My guy Matt Tanner of the Disciplined Degens Podcast told me he's making his largest underdog play of the year on Mitchell here. I respect Topuria's grappling (2.60 submission attempts per 15) enough to keep this to one unit, but it's absolutely a dog-or-pass scenario.

Dart Throw of the Week:
Chris Daukaus by Decision (+750; 0.25 Units)

Outside of a quick knockout against Augusto Sakai, Jairzinho Rozenstruik's hot stretch has stalled in the rankings.

He's lost three of his last four, including going to a lopsided decision twice. He hasn't had nearly as much success connecting and putting guys out in this area of competition. Rozenstruik has never attempted a takedown in UFC, so I've always been horribly underwhelmed by his 45% striking defense and -0.44 striking success rate. At least be good at the one thing you do.

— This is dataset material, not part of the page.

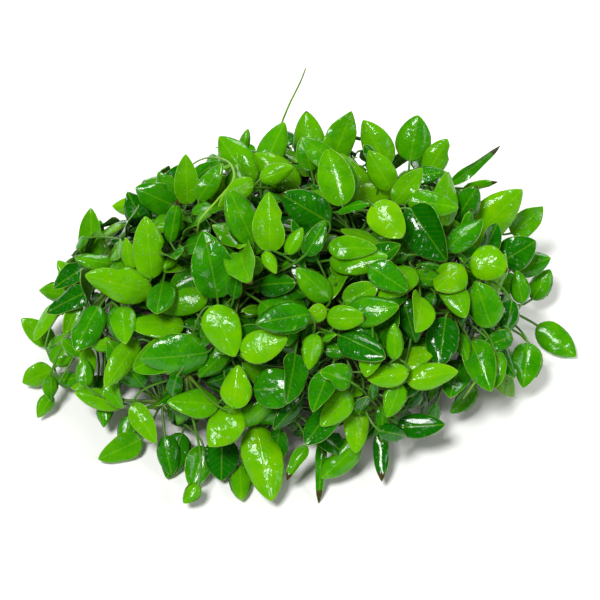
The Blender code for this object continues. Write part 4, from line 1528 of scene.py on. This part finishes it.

Now, Chris Daukaus (+146) has the same resume. He's got just one ranked win, and his last two fights were knockout losses to Derrick Lewis and Curtis Blaydes. Neither of those results is embarrassing, but I favor (and have wagered) Daukaus behind striking peripherals that aren't even close. His 59% striking defense and +2.45 striking success rate are both worlds better.

Daukaus is worth a moneyline bet first and foremost, but I find this dart interesting. Coming off two knockout losses, Daukaus should be the more efficient fighter here. Rosenstruik's vaunted power also hasn't been that vaunted with just two knockdowns in his last six fights.

This fight is -550 to not go the entire distance, but against the grain, I think Daukaus measures his pace, pays mind to his defense, and sees the judges for the first time in UFC.